• Exercise directions: Will you print the material below without altering a single character?
::: Source material
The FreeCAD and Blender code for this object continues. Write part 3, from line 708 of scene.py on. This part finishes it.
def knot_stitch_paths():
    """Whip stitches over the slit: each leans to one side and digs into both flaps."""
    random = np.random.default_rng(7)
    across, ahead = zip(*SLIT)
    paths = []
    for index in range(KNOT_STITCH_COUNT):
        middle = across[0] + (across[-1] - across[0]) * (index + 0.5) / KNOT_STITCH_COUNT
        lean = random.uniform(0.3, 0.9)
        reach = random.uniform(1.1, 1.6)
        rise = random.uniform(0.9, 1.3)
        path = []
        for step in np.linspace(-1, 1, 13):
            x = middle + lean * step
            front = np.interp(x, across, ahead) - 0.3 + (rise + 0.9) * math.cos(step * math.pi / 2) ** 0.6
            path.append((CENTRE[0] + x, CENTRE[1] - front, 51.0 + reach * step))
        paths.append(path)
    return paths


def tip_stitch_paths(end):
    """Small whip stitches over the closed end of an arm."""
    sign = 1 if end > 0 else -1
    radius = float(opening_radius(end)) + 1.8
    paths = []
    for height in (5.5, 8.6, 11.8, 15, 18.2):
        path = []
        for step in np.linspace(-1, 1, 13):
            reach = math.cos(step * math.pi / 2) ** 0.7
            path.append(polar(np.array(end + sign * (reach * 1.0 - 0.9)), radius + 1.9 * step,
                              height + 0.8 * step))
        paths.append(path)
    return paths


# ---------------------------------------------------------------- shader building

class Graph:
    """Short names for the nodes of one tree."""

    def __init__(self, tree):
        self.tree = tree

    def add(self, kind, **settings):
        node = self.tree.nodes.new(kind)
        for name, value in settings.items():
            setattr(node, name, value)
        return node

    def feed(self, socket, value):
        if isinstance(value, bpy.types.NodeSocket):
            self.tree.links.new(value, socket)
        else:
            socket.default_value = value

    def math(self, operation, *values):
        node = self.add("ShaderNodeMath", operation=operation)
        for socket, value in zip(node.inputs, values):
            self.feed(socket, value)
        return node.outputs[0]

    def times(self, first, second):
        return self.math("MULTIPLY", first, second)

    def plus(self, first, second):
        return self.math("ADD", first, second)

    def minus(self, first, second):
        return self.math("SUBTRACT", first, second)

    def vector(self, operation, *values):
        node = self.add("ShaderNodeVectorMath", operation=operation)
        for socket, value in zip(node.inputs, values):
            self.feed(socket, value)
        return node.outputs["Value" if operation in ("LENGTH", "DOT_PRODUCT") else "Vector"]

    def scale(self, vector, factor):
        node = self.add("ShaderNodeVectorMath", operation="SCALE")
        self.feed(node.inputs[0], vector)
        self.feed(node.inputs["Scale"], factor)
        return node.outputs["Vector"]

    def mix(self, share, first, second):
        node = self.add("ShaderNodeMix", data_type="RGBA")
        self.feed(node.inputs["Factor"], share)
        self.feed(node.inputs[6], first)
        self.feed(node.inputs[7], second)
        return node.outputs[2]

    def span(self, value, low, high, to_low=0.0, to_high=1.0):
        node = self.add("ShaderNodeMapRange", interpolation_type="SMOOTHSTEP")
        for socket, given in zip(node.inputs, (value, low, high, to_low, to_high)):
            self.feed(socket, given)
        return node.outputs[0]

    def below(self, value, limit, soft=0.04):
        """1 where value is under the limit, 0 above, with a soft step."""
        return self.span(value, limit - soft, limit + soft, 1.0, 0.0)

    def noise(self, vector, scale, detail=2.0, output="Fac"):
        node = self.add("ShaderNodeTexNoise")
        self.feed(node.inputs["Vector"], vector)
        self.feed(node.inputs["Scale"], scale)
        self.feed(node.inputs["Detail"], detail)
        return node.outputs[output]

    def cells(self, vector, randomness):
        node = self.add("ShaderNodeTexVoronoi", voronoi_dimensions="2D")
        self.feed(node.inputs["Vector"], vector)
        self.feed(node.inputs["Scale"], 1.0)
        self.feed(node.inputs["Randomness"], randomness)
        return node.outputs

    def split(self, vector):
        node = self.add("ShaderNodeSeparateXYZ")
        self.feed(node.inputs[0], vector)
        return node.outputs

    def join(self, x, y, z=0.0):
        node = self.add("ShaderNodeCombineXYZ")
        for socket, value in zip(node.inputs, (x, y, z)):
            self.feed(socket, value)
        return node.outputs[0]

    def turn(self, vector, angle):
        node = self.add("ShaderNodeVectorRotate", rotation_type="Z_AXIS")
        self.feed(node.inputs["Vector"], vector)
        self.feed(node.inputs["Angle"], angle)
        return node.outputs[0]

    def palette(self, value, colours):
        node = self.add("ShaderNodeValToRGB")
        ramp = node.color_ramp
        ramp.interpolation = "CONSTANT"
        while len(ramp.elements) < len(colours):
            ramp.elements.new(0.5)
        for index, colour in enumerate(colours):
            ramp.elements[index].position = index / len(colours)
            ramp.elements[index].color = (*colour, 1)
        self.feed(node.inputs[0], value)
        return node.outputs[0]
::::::
• Output of the task:
The FreeCAD and Blender code for this object continues. Write part 3, from line 708 of scene.py on. This part finishes it.
def knot_stitch_paths():
    """Whip stitches over the slit: each leans to one side and digs into both flaps."""
    random = np.random.default_rng(7)
    across, ahead = zip(*SLIT)
    paths = []
    for index in range(KNOT_STITCH_COUNT):
        middle = across[0] + (across[-1] - across[0]) * (index + 0.5) / KNOT_STITCH_COUNT
        lean = random.uniform(0.3, 0.9)
        reach = random.uniform(1.1, 1.6)
        rise = random.uniform(0.9, 1.3)
        path = []
        for step in np.linspace(-1, 1, 13):
            x = middle + lean * step
            front = np.interp(x, across, ahead) - 0.3 + (rise + 0.9) * math.cos(step * math.pi / 2) ** 0.6
            path.append((CENTRE[0] + x, CENTRE[1] - front, 51.0 + reach * step))
        paths.append(path)
    return paths


def tip_stitch_paths(end):
    """Small whip stitches over the closed end of an arm."""
    sign = 1 if end > 0 else -1
    radius = float(opening_radius(end)) + 1.8
    paths = []
    for height in (5.5, 8.6, 11.8, 15, 18.2):
        path = []
        for step in np.linspace(-1, 1, 13):
            reach = math.cos(step * math.pi / 2) ** 0.7
            path.append(polar(np.array(end + sign * (reach * 1.0 - 0.9)), radius + 1.9 * step,
                              height + 0.8 * step))
        paths.append(path)
    return paths


# ---------------------------------------------------------------- shader building

class Graph:
    """Short names for the nodes of one tree."""

    def __init__(self, tree):
        self.tree = tree

    def add(self, kind, **settings):
        node = self.tree.nodes.new(kind)
        for name, value in settings.items():
            setattr(node, name, value)
        return node

    def feed(self, socket, value):
        if isinstance(value, bpy.types.NodeSocket):
            self.tree.links.new(value, socket)
        else:
            socket.default_value = value

    def math(self, operation, *values):
        node = self.add("ShaderNodeMath", operation=operation)
        for socket, value in zip(node.inputs, values):
            self.feed(socket, value)
        return node.outputs[0]

    def times(self, first, second):
        return self.math("MULTIPLY", first, second)

    def plus(self, first, second):
        return self.math("ADD", first, second)

    def minus(self, first, second):
        return self.math("SUBTRACT", first, second)

    def vector(self, operation, *values):
        node = self.add("ShaderNodeVectorMath", operation=operation)
        for socket, value in zip(node.inputs, values):
            self.feed(socket, value)
        return node.outputs["Value" if operation in ("LENGTH", "DOT_PRODUCT") else "Vector"]

    def scale(self, vector, factor):
        node = self.add("ShaderNodeVectorMath", operation="SCALE")
        self.feed(node.inputs[0], vector)
        self.feed(node.inputs["Scale"], factor)
        return node.outputs["Vector"]

    def mix(self, share, first, second):
        node = self.add("ShaderNodeMix", data_type="RGBA")
        self.feed(node.inputs["Factor"], share)
        self.feed(node.inputs[6], first)
        self.feed(node.inputs[7], second)
        return node.outputs[2]

    def span(self, value, low, high, to_low=0.0, to_high=1.0):
        node = self.add("ShaderNodeMapRange", interpolation_type="SMOOTHSTEP")
        for socket, given in zip(node.inputs, (value, low, high, to_low, to_high)):
            self.feed(socket, given)
        return node.outputs[0]

    def below(self, value, limit, soft=0.04):
        """1 where value is under the limit, 0 above, with a soft step."""
        return self.span(value, limit - soft, limit + soft, 1.0, 0.0)

    def noise(self, vector, scale, detail=2.0, output="Fac"):
        node = self.add("ShaderNodeTexNoise")
        self.feed(node.inputs["Vector"], vector)
        self.feed(node.inputs["Scale"], scale)
        self.feed(node.inputs["Detail"], detail)
        return node.outputs[output]

    def cells(self, vector, randomness):
        node = self.add("ShaderNodeTexVoronoi", voronoi_dimensions="2D")
        self.feed(node.inputs["Vector"], vector)
        self.feed(node.inputs["Scale"], 1.0)
        self.feed(node.inputs["Randomness"], randomness)
        return node.outputs

    def split(self, vector):
        node = self.add("ShaderNodeSeparateXYZ")
        self.feed(node.inputs[0], vector)
        return node.outputs

    def join(self, x, y, z=0.0):
        node = self.add("ShaderNodeCombineXYZ")
        for socket, value in zip(node.inputs, (x, y, z)):
            self.feed(socket, value)
        return node.outputs[0]

    def turn(self, vector, angle):
        node = self.add("ShaderNodeVectorRotate", rotation_type="Z_AXIS")
        self.feed(node.inputs["Vector"], vector)
        self.feed(node.inputs["Angle"], angle)
        return node.outputs[0]

    def palette(self, value, colours):
        node = self.add("ShaderNodeValToRGB")
        ramp = node.color_ramp
        ramp.interpolation = "CONSTANT"
        while len(ramp.elements) < len(colours):
            ramp.elements.new(0.5)
        for index, colour in enumerate(colours):
            ramp.elements[index].position = index / len(colours)
            ramp.elements[index].color = (*colour, 1)
        self.feed(node.inputs[0], value)
        return node.outputs[0]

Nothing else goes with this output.